When performing a statistical hypothesis test, like comparing two models, if the hypotheses completely specify the probability distributions, these hypotheses are called **simple hypotheses**. For example, suppose we observe \(X_1,\ldots,X_n\) from a normal distribution with known variance and we want to test whether the true mean is equal to \(\mu_0\) or \(\mu_1\). One hypothesis \(H_0\) might be that the distribution has mean \(\mu_0\), and \(H_1\) might be that the mean is \(\mu_1\). Since these hypotheses completely specify the distribution of the \(X_i\), they are called simple hypotheses.

Now suppose \(H_0\) is again that the true mean, \(\mu\), is equal to \(\mu_0\), but \(H_1\) was that \(\mu > \mu_0\). In this case, the \(H_0\) is still simple, but \(H_1\) does not completely specify a single probability distribution. It specifies a set of distributions, and is therefore an example of a **composite hypothesis**. In most practical scenarios, both hypotheses are rarely simple.

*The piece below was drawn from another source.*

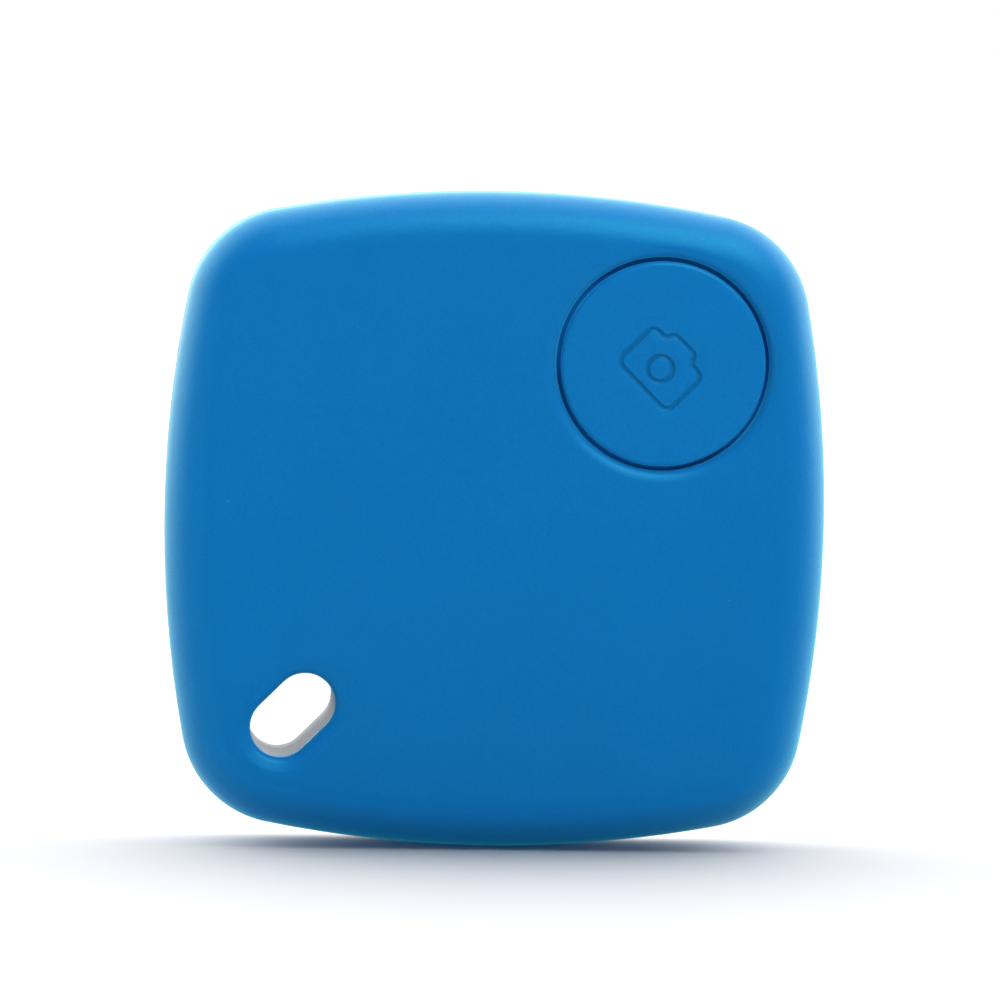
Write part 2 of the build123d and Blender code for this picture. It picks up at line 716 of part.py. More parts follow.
PIECES = [
    front_cover,
    inner_frame,
    back_cover,
    battery_door,
    door_seal,
    button_cap,
    switch_body,
    switch_cover,
    switch_plunger,
    switch_dome,
    coin_cell_can,
    coin_cell_gasket,
    coin_cell_cap,
    cell_holder,
    positive_contact,
    negative_contact,
    insulating_film,
    circuit_board,
    bluetooth_chip,
    main_crystal,
    clock_crystal,
    chip_antenna,
    boost_inductor,
    driver_transistor,
    status_led,
    capacitors,
    resistors,
    board_screws,
    buzzer_tape,
    buzzer_plate,
    buzzer_ceramic,
    buzzer_lead_red,
    buzzer_lead_black,
    solder_joints,
]

os.makedirs("parts", exist_ok=True)
for piece in PIECES:
    export_step(stand_up(piece()), f"parts/{piece.__name__}.step")
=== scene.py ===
import json
import math

import bmesh
import bpy
import numpy as np
from mathutils import Matrix, Quaternion, Vector
from mathutils.geometry import delaunay_2d_cdt


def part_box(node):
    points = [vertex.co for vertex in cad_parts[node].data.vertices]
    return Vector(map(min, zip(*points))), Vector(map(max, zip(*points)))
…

As seen in the fiveMinuteStats on likelihood ratios, given the observed data \(X_1\ldots,X_n\), we can measure the relative plausibility of \(H_1\) to \(H_0\) by the log-likelihood ratio: \[\log\left(\frac{f(X_1,\ldots,X_n|H_1)}{f(X_1,\ldots,X_n|H_0)}\right)\]

The log-likelihood ratio could help us choose which model (\(H_0\) or \(H_1\)) is a more likely explanation for the data. One common question is this: what constitutes are **large** likelihood ratio? Wilks’s Theorem helps us answer this question – but first, we will define the notion of a **generalized log-likelihood ratio**.

Let’s assume we are dealing with distributions parameterized by \(\theta\). To generalize the case of simple hypotheses, let’s assume that \(H_0\) specifies that \(\theta\) lives in some set \(\Theta_0\) and \(H_1\) specifies that \(\theta \in \Theta_1\). Let \(\Omega = \Theta_0 \cup \Theta_1\). A somewhat natural extension to the likelihood ratio test statistic we discussed above is the generalized log-likelihood ratio: \[\Lambda^* = \log{\frac{\max_{\theta \in \Theta_1}f(X_1,\ldots,X_n|\theta)}{\max_{\theta \in \Theta_0}f(X_1,\ldots,X_n|\theta)}}\]

For technical reasons, it is preferable to use the following related quantity:

\[\Lambda_n = 2\log{\frac{\max_{\theta \in \Omega}f(X_1,\ldots,X_n|\theta)}{\max_{\theta \in \Theta_0}f(X_1,\ldots,X_n|\theta)}}\]

Just like before, larger values of \(\Lambda_n\) provide stronger evidence against \(H_0\).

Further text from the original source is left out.